* _Record set_
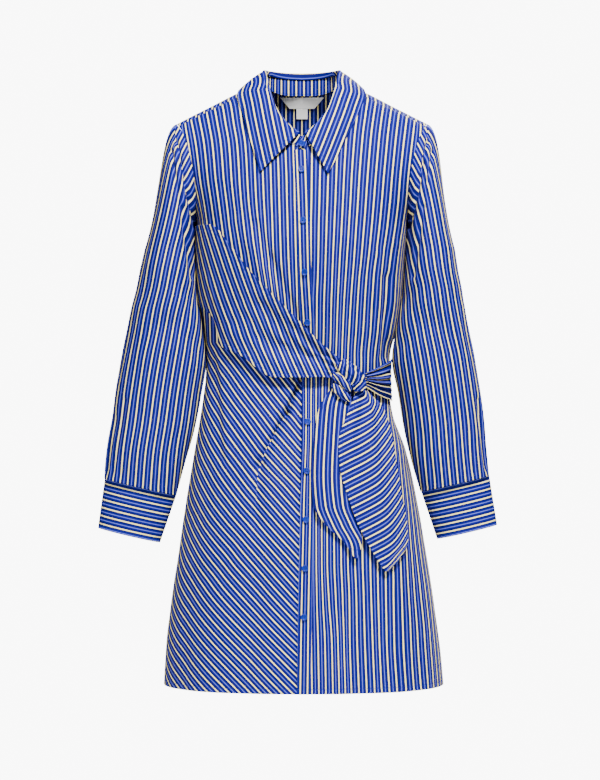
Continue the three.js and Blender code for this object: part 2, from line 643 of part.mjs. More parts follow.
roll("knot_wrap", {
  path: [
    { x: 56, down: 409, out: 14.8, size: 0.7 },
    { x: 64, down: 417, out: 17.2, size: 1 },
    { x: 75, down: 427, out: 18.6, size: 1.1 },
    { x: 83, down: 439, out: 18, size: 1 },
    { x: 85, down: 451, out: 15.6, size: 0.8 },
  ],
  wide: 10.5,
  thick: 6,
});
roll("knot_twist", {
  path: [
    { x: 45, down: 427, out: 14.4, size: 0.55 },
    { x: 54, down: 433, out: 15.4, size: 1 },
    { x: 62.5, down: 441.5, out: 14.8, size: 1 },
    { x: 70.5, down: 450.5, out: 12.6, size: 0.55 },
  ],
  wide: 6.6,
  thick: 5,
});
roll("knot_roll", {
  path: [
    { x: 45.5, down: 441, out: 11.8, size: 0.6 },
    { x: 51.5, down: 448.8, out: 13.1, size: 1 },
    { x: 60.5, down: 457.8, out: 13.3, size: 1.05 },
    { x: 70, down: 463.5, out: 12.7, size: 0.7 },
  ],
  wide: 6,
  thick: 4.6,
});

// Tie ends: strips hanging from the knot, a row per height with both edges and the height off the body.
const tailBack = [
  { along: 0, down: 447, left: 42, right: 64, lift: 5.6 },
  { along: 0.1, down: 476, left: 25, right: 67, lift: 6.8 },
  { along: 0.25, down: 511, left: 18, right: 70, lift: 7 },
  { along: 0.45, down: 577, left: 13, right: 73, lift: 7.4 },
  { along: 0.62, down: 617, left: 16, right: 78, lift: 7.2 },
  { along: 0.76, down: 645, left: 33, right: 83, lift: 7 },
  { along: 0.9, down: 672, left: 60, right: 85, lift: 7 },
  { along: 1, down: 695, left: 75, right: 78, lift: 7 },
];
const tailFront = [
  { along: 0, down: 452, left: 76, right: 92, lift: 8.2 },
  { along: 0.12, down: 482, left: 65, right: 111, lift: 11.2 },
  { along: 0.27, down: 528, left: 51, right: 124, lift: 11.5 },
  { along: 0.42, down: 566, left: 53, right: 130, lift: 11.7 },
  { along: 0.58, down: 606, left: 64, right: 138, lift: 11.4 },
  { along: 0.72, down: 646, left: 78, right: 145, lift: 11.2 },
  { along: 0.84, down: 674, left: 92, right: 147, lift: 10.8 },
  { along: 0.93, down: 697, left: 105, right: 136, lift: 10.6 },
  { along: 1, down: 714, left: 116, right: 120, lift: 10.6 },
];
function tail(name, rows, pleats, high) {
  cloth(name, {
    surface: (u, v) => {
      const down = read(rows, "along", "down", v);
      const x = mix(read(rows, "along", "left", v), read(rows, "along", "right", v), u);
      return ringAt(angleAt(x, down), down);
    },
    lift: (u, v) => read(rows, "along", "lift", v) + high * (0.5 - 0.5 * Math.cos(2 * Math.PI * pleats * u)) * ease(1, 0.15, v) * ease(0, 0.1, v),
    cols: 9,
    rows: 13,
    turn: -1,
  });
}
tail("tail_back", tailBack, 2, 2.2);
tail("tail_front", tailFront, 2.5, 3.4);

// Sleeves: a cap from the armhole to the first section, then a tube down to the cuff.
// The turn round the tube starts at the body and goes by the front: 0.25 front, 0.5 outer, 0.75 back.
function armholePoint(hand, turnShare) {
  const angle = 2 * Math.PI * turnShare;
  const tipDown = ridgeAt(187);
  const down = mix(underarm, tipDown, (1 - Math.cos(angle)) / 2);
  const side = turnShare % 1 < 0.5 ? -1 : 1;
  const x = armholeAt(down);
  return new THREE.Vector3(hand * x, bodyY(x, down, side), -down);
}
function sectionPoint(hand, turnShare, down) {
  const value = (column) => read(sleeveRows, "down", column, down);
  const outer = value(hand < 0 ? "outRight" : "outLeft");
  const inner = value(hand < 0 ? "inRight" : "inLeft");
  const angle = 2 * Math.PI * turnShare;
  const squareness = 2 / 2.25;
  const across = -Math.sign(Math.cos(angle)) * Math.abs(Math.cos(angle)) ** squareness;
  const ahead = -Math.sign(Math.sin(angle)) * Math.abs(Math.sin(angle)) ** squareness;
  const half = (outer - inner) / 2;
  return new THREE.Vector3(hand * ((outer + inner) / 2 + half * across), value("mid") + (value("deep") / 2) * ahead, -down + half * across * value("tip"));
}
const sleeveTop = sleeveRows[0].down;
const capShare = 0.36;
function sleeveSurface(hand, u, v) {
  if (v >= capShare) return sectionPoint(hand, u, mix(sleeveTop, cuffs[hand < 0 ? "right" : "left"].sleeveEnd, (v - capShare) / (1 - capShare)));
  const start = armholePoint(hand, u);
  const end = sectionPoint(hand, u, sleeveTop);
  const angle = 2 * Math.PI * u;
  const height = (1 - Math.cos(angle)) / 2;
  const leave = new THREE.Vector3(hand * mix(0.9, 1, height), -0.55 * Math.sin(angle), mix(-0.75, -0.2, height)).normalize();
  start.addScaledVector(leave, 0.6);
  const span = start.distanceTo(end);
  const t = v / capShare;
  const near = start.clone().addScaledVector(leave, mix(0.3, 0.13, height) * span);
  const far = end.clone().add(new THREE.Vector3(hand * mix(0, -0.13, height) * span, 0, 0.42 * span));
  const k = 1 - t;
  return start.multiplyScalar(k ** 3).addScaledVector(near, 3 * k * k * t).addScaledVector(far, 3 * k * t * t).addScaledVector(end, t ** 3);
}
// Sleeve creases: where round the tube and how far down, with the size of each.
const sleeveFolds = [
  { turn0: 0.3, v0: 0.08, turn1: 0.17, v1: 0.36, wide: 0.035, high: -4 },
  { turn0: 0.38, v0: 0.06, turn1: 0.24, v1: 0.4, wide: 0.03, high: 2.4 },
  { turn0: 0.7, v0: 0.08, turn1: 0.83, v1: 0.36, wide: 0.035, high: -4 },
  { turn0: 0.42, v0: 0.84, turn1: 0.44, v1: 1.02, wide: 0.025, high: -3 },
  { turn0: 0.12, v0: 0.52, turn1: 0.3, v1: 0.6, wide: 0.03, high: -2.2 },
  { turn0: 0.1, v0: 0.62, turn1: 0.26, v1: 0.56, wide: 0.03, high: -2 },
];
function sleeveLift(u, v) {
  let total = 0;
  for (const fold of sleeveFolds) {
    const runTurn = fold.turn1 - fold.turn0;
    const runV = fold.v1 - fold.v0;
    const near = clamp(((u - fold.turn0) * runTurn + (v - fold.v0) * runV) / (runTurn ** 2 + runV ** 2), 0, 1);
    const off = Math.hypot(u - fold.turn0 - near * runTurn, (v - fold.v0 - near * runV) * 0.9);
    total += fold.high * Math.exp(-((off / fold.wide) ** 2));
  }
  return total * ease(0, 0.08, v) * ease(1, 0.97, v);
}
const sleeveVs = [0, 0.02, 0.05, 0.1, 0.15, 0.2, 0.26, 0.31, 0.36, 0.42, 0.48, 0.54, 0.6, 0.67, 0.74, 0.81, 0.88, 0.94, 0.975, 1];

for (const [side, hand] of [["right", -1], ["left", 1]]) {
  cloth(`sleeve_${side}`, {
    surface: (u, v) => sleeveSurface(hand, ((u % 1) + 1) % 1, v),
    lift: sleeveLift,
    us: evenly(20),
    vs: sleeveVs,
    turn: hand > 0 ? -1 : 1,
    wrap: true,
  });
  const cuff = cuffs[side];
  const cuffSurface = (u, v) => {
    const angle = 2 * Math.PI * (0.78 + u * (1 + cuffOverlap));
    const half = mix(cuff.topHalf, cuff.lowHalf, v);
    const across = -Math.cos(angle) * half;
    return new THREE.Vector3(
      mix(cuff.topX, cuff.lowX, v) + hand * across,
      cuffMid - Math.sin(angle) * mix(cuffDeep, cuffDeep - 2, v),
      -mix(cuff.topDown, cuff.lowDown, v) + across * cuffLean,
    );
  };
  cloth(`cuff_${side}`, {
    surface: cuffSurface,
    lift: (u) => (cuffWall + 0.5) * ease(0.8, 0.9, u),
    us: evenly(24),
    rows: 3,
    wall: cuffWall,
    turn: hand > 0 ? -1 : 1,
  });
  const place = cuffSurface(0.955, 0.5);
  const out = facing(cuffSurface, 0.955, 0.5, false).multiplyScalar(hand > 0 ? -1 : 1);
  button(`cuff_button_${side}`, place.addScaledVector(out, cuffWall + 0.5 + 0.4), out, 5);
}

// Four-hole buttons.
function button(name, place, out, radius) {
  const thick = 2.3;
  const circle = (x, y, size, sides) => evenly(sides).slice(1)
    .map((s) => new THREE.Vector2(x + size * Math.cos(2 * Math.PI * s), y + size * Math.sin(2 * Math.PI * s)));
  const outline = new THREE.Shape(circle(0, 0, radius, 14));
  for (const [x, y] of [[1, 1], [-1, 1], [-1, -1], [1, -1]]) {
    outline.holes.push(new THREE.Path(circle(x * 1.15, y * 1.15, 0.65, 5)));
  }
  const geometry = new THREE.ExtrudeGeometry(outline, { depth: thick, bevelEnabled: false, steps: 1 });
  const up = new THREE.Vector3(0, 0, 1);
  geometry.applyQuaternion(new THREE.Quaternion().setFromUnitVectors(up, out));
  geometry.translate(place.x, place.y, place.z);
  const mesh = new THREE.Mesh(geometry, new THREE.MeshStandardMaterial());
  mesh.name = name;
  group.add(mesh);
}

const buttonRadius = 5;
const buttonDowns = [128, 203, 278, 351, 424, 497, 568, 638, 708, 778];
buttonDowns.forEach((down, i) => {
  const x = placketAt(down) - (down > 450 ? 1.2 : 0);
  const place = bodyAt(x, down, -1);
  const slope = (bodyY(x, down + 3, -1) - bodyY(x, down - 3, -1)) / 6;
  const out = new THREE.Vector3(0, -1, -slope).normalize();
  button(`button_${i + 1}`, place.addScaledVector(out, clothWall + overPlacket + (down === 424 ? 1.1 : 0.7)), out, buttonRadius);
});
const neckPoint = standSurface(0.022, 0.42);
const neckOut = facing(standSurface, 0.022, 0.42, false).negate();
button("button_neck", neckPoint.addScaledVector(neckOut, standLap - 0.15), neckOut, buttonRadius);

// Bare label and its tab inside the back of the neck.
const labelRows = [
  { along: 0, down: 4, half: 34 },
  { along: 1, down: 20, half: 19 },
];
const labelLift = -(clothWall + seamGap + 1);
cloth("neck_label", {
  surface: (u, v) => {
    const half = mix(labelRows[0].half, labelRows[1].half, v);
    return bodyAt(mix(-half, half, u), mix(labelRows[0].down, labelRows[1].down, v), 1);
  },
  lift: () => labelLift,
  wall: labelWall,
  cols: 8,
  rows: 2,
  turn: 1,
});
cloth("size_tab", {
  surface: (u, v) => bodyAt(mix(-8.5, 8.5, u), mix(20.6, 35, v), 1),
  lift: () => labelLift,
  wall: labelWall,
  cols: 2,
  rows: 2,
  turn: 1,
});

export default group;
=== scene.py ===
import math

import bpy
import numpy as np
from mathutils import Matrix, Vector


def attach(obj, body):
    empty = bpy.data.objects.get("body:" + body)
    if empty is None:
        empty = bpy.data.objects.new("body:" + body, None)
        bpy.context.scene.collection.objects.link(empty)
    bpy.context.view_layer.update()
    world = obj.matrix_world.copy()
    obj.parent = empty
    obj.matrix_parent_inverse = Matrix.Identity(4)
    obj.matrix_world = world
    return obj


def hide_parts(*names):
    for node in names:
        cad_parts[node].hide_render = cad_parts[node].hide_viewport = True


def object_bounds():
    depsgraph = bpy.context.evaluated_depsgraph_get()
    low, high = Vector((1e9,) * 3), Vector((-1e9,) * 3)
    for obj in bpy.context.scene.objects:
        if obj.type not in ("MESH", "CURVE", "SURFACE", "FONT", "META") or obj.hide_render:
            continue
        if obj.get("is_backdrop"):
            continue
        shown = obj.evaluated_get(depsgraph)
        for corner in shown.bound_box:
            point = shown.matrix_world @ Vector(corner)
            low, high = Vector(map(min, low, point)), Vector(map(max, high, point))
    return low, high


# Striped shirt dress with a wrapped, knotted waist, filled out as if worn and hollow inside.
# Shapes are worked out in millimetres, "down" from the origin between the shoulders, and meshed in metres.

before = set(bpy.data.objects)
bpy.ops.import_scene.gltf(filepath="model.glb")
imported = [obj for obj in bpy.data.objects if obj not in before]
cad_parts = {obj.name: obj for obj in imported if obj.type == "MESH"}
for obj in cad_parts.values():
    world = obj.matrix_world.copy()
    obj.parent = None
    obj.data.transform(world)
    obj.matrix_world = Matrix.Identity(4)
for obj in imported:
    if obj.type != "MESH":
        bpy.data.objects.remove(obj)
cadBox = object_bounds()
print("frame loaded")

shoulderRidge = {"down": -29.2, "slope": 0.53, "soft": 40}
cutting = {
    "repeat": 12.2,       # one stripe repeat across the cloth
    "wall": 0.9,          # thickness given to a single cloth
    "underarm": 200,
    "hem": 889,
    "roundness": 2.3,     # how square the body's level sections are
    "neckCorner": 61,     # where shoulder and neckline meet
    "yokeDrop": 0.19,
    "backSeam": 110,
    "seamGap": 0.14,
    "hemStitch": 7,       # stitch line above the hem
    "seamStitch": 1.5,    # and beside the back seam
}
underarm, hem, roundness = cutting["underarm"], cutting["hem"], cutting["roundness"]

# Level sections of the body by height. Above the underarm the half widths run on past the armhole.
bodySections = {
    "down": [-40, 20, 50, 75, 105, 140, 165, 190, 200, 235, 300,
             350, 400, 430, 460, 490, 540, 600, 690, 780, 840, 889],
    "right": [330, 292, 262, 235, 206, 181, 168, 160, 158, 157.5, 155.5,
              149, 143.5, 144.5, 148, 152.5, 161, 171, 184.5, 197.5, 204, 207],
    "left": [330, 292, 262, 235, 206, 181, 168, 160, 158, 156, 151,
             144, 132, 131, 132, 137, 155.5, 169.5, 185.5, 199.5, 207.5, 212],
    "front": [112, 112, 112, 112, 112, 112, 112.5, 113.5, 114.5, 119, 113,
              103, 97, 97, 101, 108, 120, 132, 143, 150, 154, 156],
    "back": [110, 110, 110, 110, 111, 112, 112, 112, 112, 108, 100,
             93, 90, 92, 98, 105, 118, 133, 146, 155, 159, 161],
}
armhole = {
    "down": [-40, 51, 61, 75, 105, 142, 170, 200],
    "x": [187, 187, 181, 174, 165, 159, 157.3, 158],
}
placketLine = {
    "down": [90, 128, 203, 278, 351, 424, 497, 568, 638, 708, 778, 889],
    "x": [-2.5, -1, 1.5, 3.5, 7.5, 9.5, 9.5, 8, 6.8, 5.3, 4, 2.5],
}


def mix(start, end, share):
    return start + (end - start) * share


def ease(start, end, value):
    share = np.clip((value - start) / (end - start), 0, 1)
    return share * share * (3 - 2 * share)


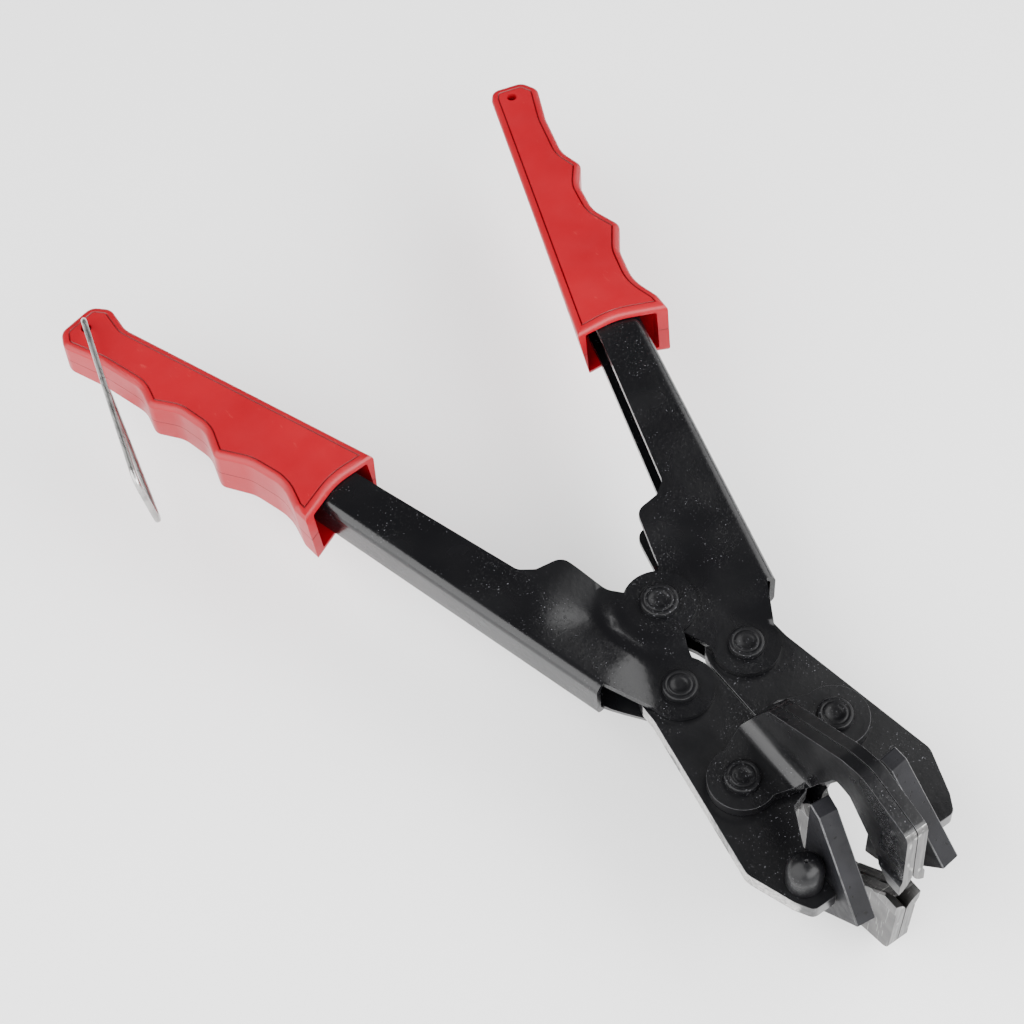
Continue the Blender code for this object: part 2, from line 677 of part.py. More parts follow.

* _Task details_
Your task is to retype the entries verbatim, starting with the line that holds "of the neck." and stopping after the line that holds "in imported if".

* _Written solution_
// Bare label and its tab inside the back of the neck.
const labelRows = [
  { along: 0, down: 4, half: 34 },
  { along: 1, down: 20, half: 19 },
];
const labelLift = -(clothWall + seamGap + 1);
cloth("neck_label", {
  surface: (u, v) => {
    const half = mix(labelRows[0].half, labelRows[1].half, v);
    return bodyAt(mix(-half, half, u), mix(labelRows[0].down, labelRows[1].down, v), 1);
  },
  lift: () => labelLift,
  wall: labelWall,
  cols: 8,
  rows: 2,
  turn: 1,
});
cloth("size_tab", {
  surface: (u, v) => bodyAt(mix(-8.5, 8.5, u), mix(20.6, 35, v), 1),
  lift: () => labelLift,
  wall: labelWall,
  cols: 2,
  rows: 2,
  turn: 1,
});

export default group;
=== scene.py ===
import math

import bpy
import numpy as np
from mathutils import Matrix, Vector


def attach(obj, body):
    empty = bpy.data.objects.get("body:" + body)
    if empty is None:
        empty = bpy.data.objects.new("body:" + body, None)
        bpy.context.scene.collection.objects.link(empty)
    bpy.context.view_layer.update()
    world = obj.matrix_world.copy()
    obj.parent = empty
    obj.matrix_parent_inverse = Matrix.Identity(4)
    obj.matrix_world = world
    return obj


def hide_parts(*names):
    for node in names:
        cad_parts[node].hide_render = cad_parts[node].hide_viewport = True


def object_bounds():
    depsgraph = bpy.context.evaluated_depsgraph_get()
    low, high = Vector((1e9,) * 3), Vector((-1e9,) * 3)
    for obj in bpy.context.scene.objects:
        if obj.type not in ("MESH", "CURVE", "SURFACE", "FONT", "META") or obj.hide_render:
            continue
        if obj.get("is_backdrop"):
            continue
        shown = obj.evaluated_get(depsgraph)
        for corner in shown.bound_box:
            point = shown.matrix_world @ Vector(corner)
            low, high = Vector(map(min, low, point)), Vector(map(max, high, point))
    return low, high


# Striped shirt dress with a wrapped, knotted waist, filled out as if worn and hollow inside.
# Shapes are worked out in millimetres, "down" from the origin between the shoulders, and meshed in metres.

before = set(bpy.data.objects)
bpy.ops.import_scene.gltf(filepath="model.glb")
imported = [obj for obj in bpy.data.objects if obj not in before]
cad_parts = {obj.name: obj for obj in imported if obj.type == "MESH"}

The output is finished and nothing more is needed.